The precise margins to be obtained around the primary tumor have not been exactly determined, but most authors have agreed that at least 1 cm is required. Once the pleural space has been entered, chest wall involvement is evaluated and a determination is made as to whether an extrapleural resection or a full-thickness chest wall resection is required. Stoelben and Ludwig described four categories of chest wall involvement for determining the subsequent resection ( Table 30.1 ). When the tumor easily detaches from the chest wall in the extrapleural plane by finger dissection, this usually indicates only inflammatory adhesions that do not require chest wall resection. Frozen section analysis of suspicious areas of the parietal pleura may clarify this. When the tumor is densely adherent or frankly invades the chest wall, rib resection is indicated. For anterior tumors, resection of part or all of the sternum may be needed. For posterior tumors, resection of transverse processes or vertebral bodies may be needed, and a spine surgeon (either an orthopedic surgeon or a neurosurgeon) should work collaboratively with the thoracic surgeon. However, resection of these vertebral structures is infrequently seen outside the classic Pancoast (superior sulcus) position. To reduce trauma to the uninvolved extrathoracic muscles, rib resection can be performed from inside the chest with use of the technique described by Cerfolio et al.

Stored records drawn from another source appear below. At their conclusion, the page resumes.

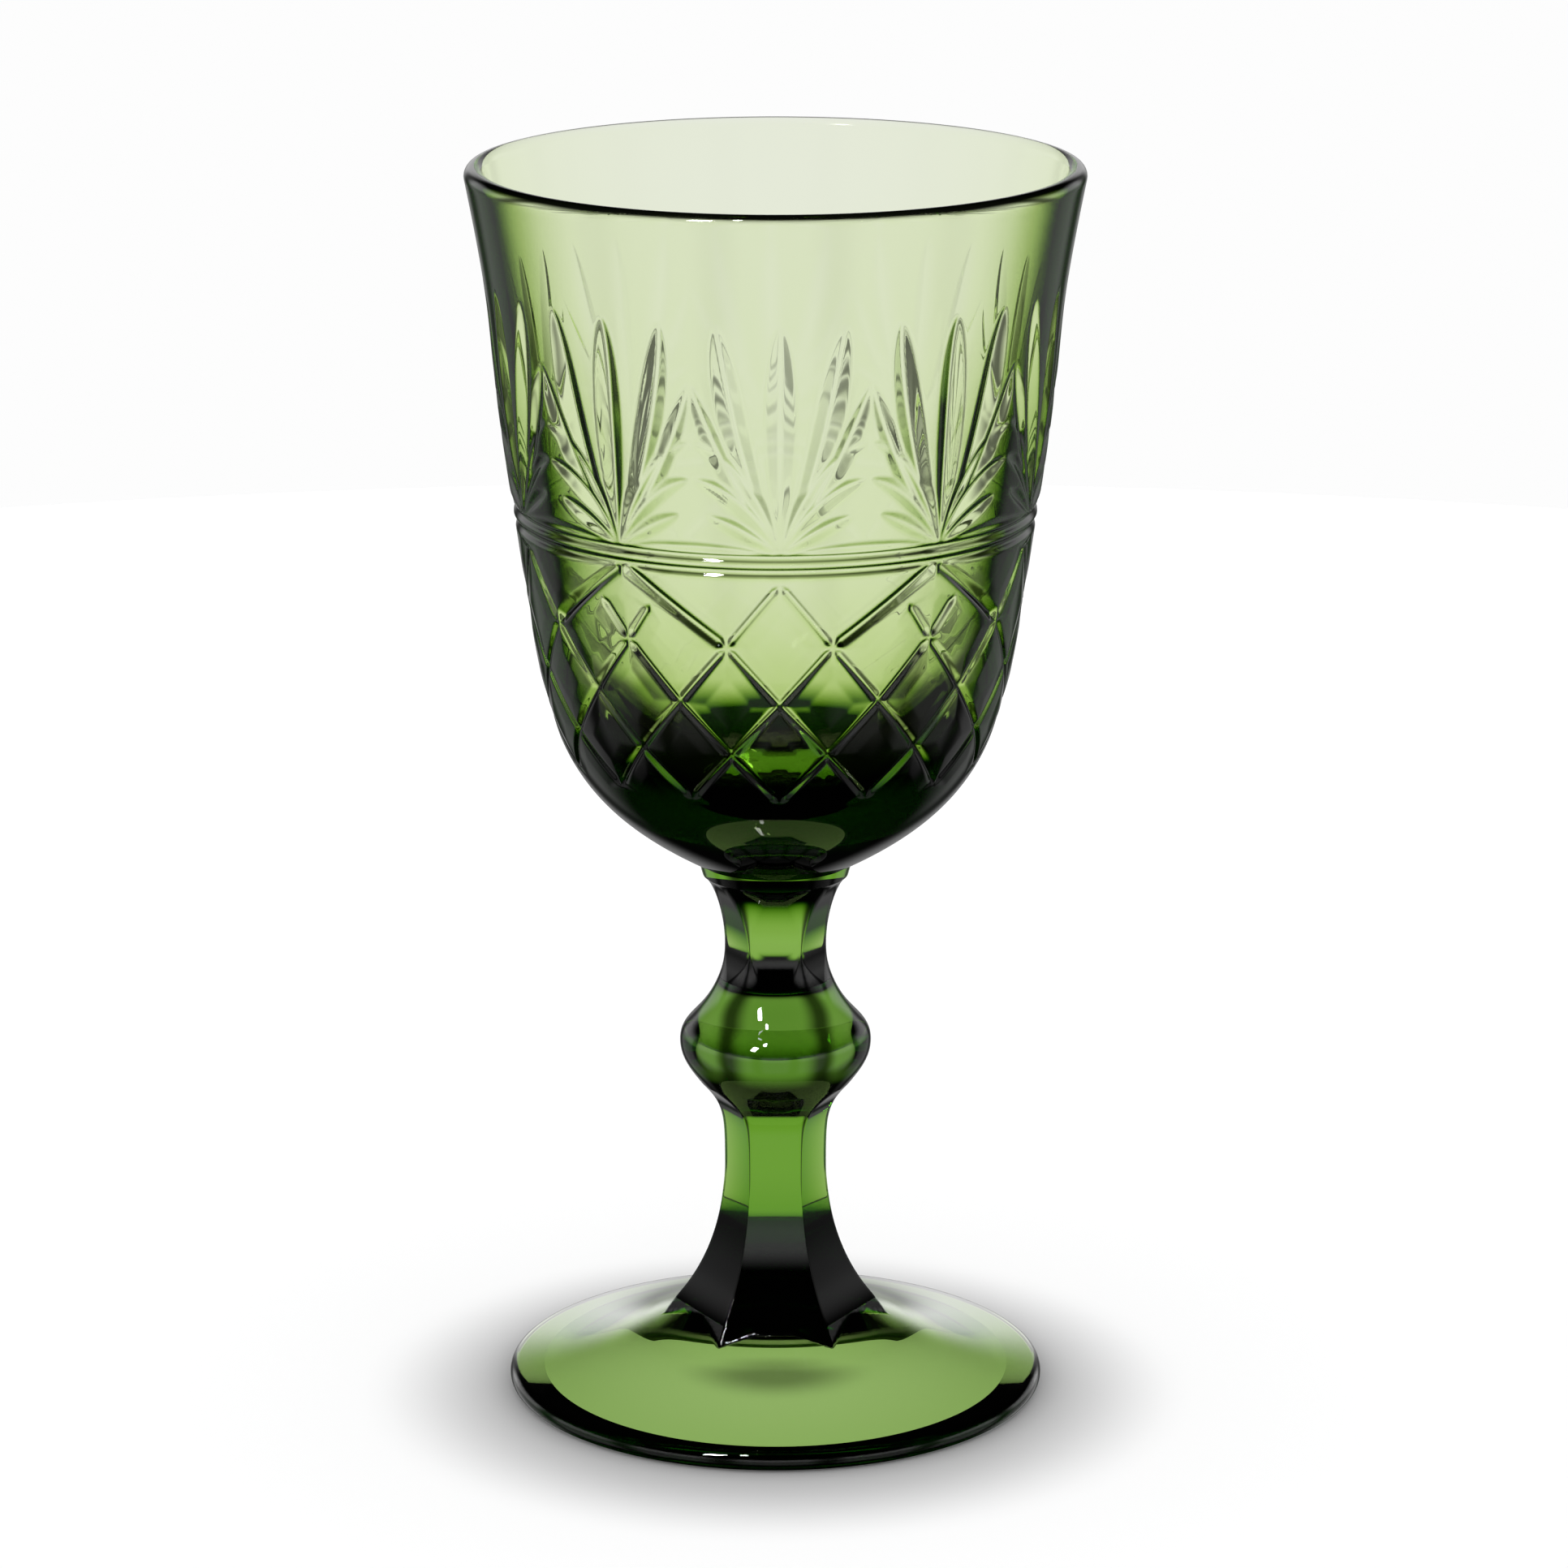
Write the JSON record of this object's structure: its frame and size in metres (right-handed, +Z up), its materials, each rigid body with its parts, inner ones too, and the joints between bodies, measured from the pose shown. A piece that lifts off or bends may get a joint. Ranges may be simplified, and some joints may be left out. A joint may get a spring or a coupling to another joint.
{
  "type": "wine glass",
  "caption": "Stemmed pressed-glass goblet with a flared bowl cut with fans and diamonds, a knopped faceted stem and a round foot.",
  "frame": {"origin": "centre of the ring that the foot stands on, at table level", "axes": "+Z up along the axis of the stem and bowl; -Y faces the middle of one fan and one flat of the stem"},
  "size_m": [0.0846, 0.0846, 0.175],
  "materials": {
    "bowl_glass": "polished, green through the glass",
    "stem_glass": "polished, green through the glass"
  },
  "bodies": {
    "root": {"bowl": "bowl_glass", "stem_collar": "stem_glass", "upper_stem": "stem_glass", "knop": "stem_glass", "lower_stem": "stem_glass", "foot": "stem_glass"}
  },
  "joints": []
}
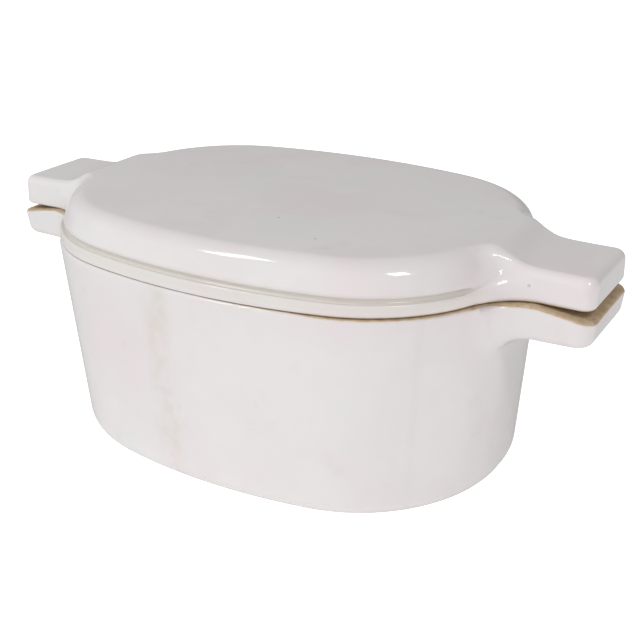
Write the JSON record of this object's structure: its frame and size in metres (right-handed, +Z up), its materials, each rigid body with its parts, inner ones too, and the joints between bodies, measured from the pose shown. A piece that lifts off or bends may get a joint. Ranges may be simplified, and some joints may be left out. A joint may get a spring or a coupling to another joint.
{
  "type": "lidded oval casserole",
  "caption": "Deep oval stoneware casserole with tab handles at both ends and a flat-topped lid, with matching tabs, that lifts straight off.",
  "frame": {"origin": "centre of the foot ring, on the plane the pot stands on", "axes": "+Z up, X from handle to handle, Y across the dish"},
  "size_m": [0.3424, 0.191, 0.1328],
  "materials": {
    "glazed_stoneware": "glossy off-white glaze, bare tan clay on the rim, the handle tops and the foot ring"
  },
  "bodies": {
    "pot": {"pot": "glazed_stoneware"},
    "lid": {"lid": "glazed_stoneware"}
  },
  "joints": [
    {"name": "lid_lift", "type": "slide", "parent": "pot", "child": "lid", "axis": [0, 0, 1], "range_m": [0, 0.12]}
  ]
}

Lobectomy or bilobectomy is the procedure of choice for pulmonary resection. A pneumonectomy is necessary in some cases, but it is a high-risk procedure when combined with extensive chest wall resection and should be performed only in centers with extensive experience.

Multiple techniques are available for reconstruction of the chest wall. No reconstruction is required for defects of 3 cm or less that are covered by the scapula. However, when the defect is located at the tip of the scapula, chest wall reconstruction is required to prevent entrapment of the scapula, which is a highly symptomatic complication that is associated with poor cosmetic results. Polypropylene and polyglactin meshes, polytetrafluoroethylene patches, and the so-called Marlex mesh with methylmethacrylate (MMM) sandwich technique are options for the reconstruction of large defects. Close cooperation with a plastic surgeon is required in situations in which soft-tissue reconstruction is needed to cover a chest wall prosthesis. Polytetrafluoroethylene is frequently used as the standard material. However, for large anterior or anterolateral defects, the MMM sandwich technique provides greater immediate chest wall stability ( Figs. 30.2A and 30.2B ) with the lowest risk of postoperative respiratory insufficiency. A new moldable system composed of titanium with connecting bars and rib clips is useful for obtaining a rigid basis when reconstructing the chest wall. This system is particularly useful for large defects associated with skin ulceration and infection, for which the MMM sandwich technique is contraindicated ( Fig. 30.3A–B ). Synthetic material should be covered by viable muscle or musculocutaneous flaps to reduce the risk of infection.